In Hamada we have a huge Childrens Art Museum.
And lets not forget concert halls and auditoriums like this one in Daito, a town of 5,000.
The cynical among you might suggest that the real reason we have so many museums is because Shimane is the biggest recipient (per capita) of central government public works funds, so as well as all the museums we have...
........bridges to nowhere..........
... well protected mountains,........
.. and well protected rivers and coastline!
One final statistic...... it is estimated that 90% of the public works in Shimane are subject to dango! Dango is the Japanese word for bid-rigging, whereby a small group of companies get together and decide among themselves which company gets which project, and then they set an extremeley overpriced bid.

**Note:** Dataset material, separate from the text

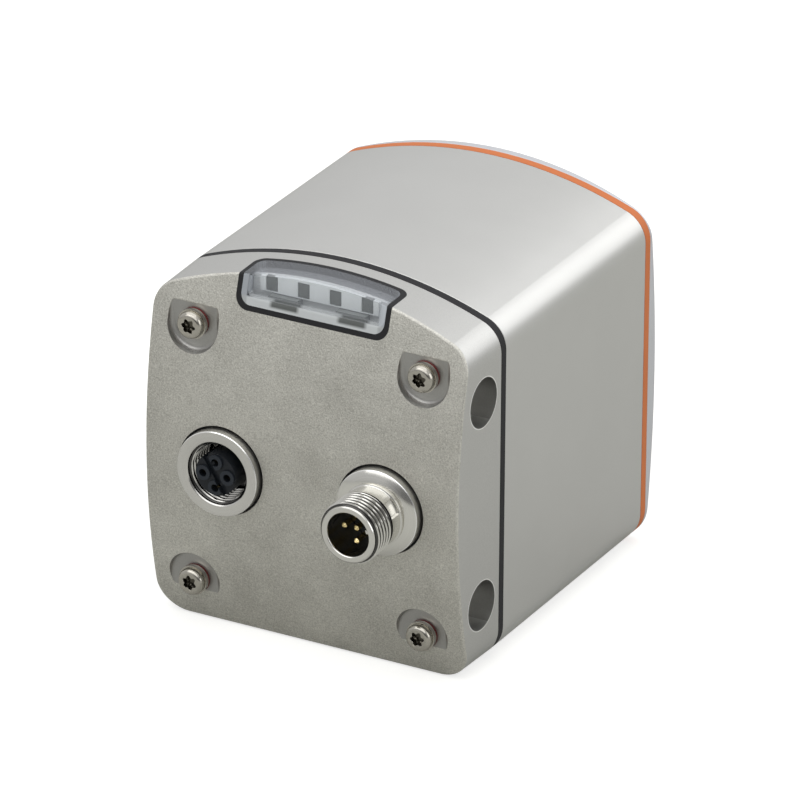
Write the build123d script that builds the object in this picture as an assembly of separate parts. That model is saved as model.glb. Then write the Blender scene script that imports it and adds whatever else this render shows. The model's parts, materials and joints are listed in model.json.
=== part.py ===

Bid rigging is of course illegal, but like many laws in Japan it masks the fact that bid-rigging is the standard way of doing things in Japan. The construction companies make huge profits, some of which is channeled to the political parties that bring the pork, the bureaucrats that award the contracts get nice cushy post-retirement jobs in the companies they have awarded contracts to, known as amakudari, and the prefecture gets infrastructure it neither needs nor wants. The losers are of course the tax-payers who fund the process.
I wrote this post a couple of weeks ago, so was really miffed when someone sent me this link to a New York Times article last week that covers the same subject even using Shimane as the example.

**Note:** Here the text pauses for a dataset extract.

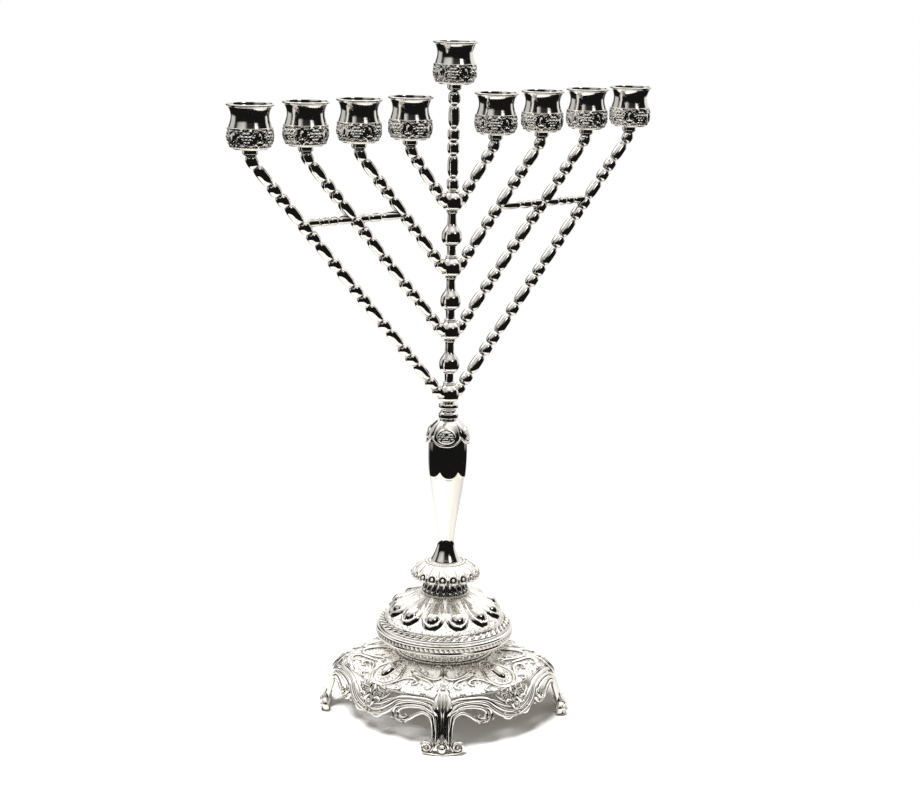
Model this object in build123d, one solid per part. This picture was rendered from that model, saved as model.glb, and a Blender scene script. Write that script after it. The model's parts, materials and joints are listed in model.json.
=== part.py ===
from build123d import *
import math
import os

# Nine-cup branched candle stand, in millimetres.
# +Z is up, Z = 0 is the floor, the Z axis is the central column and the branches spread along X.

# Overall layout
TOTAL_HEIGHT = 430.0
ARM_CUP_RIM_Z = 398.0
FULL_TURN = 360.0
HALF_TURN = 180.0
QUARTER_TURN = 90.0
CUP_HEIGHT = 25.8
CUP_PITCH = 37.8
CUP_INSET = 4.6
PAIRS = 4
HUB_Z = [333.0, 292.0, 252.0, 211.5]
SPACER_Z = [311.75, 271.0, 231.0]
FOOT_TURN = -38.3 - 90.0
RUN_GAP = 0.05

# Central rod and its nut
ROD_R = 2.0
ROD_BOTTOM = 28.0
ROD_TOP = 344.5
ROD_CHAMFER = 0.4
BORE_R = ROD_R + RUN_GAP
NUT_ACROSS_FLATS = 7.0
NUT_HEIGHT = 3.2
WASHER_R = 6.0
WASHER_THICK = 1.0

# Cups and their screws
CUP_RIM_R = 13.8
CUP_LIP = 0.9
CUP_WAIST_R = 11.2
CUP_WAIST_Z = 18.9
CUP_BAND_R = 12.4
CUP_BAND_Z = 12.0
CUP_BULGE_R = 13.6
CUP_BULGE_Z = 7.4
CUP_FOOT_R = 10.4
CUP_BORE_R = 10.0
CUP_FLOOR = 3.6
CUP_FLARE_R = 12.6
CUP_FLARE_DEPTH = 3.0
SCREW_R = 1.4
SCREW_HEAD_R = 2.6
SCREW_HEAD_HEIGHT = 1.3
SCREW_REACH = 5.0
SCREW_HOLE_SPARE = 0.5
SCREW_SINK = 1.6
SCREW_SINK_R = SCREW_HEAD_R + RUN_GAP
SCREW_HOLE_R = SCREW_R + RUN_GAP
SLOT_WIDTH = 0.7
SLOT_DEPTH = 0.6

# Beads of the arms, stem and tie bars
BEAD_R = 3.8
LONG_BEAD_R = 3.5
BEAD_NECK_R = 1.75
BEAD_LENGTH = 8.4
LONG_BEAD_LENGTH = 14.0
ARM_START_X = 5.5
ARM_DROP = 2.0
TIP_HEIGHT = 6.2
ARM_END_Z = ARM_CUP_RIM_Z - CUP_HEIGHT - TIP_HEIGHT
TIP_NECK_R = 2.6
TIP_COLLAR_R = 4.6
TIP_COLLAR_HEIGHT = 3.4
TIP_BEVEL = 1.1
ARM_BEADS = ["RRERR", "RRERRERRER", "RRERRERERRERRER", "RRERRERERRERERRERRER"]
STEM_BEADS = "RERRER"
STEM_COLLAR_R = 3.6
STEM_COLLAR_HEIGHT = 4.4
TIE_Z = 327.0
TIE_BEAD_R = 2.1
TIE_LONG_R = 1.9
TIE_NECK_R = 1.2
TIE_BEADS_OUTER = "ERRE"
TIE_BEADS_INNER = "RRE"

# Hubs, spacers and the ringed collar
BALL_R = 6.4
HUB_BELOW = 6.5
HUB_ABOVE = 6.0
HUB_SHOULDER_Z = 3.0
HUB_TOP_R = 3.4
NECK_R = 2.9
NECK_RING_R = 3.6
NECK_RING_HEIGHT = 1.2
COLLAR_BOTTOM = 194.1
COLLAR_RING_R = 6.13
COLLAR_GROOVE_R = 4.86
COLLAR_STEPS = [1.1, 4.7, 7.4]

# Petal cap and baluster
CAP_BOTTOM = 179.0
CAP_SEAT = 181.0
CAP_TIP_R = 13.67
CAP_MID_R = 11.2
CAP_MID_Z = 188.0
CAP_TOP_R = 7.0
PETALS = 4
PETAL_TURN = -43.3
PETAL_NOTCH = 4.5
NOTCH_TILT = 45.0
LOBES = 6
LOBE_TURN = -122.0
LOBE_GROOVE = 0.86
BALUSTER_BOTTOM = 101.0
BALUSTER_LOW = [(101.0, 8.7), (107.0, 6.9), (113.0, 5.5), (120.0, 5.95), (132.0, 8.0)]
BALUSTER_HIGH = [(143.0, 9.9), (154.0, 11.6), (163.0, 12.5), (172.0, 12.7), (181.0, 12.6)]
BALUSTER_SECTIONS = BALUSTER_LOW + BALUSTER_HIGH

# Knop and egg collar
KNOP_TOP_R = 11.2
KNOP_R = 21.5
KNOP_WIDEST_Z = 94.0
KNOP_SHOULDER_R = 17.8
KNOP_SHOULDER_Z = 98.6
KNOP_BOTTOM_R = 17.0
KNOP_BOTTOM = 90.0
COLLAR_R = 15.5
COLLAR_FOOT_R = 14.2
COLLAR_HEAD_R = 13.6
EGG_BOTTOM = 80.0
EGG_MIDDLE = 84.5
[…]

Tuesday, February 10, 2009
Tucked away up a little lane about 200 metres from the Otoshi shrine near the harbour in Hamada is a small Omoto Shrine.
I have been unable to find any information on the shrine. Omoto probably refers to the kami Omotojin, or it may refer to the fact that this shrine is built on the earliest shrine in the area before the Yamato Awashima Shrine. Or it may mean both things.
There is a small kagura-den and a small secondary shrine in the grounds, and I found these paper flowers which may have come from a Hana Mikoshi.
I love wandering around the alleys and narrow lanes of the old parts of Japanese towns. Without traffic it is easy to imagine how things were in earlier times.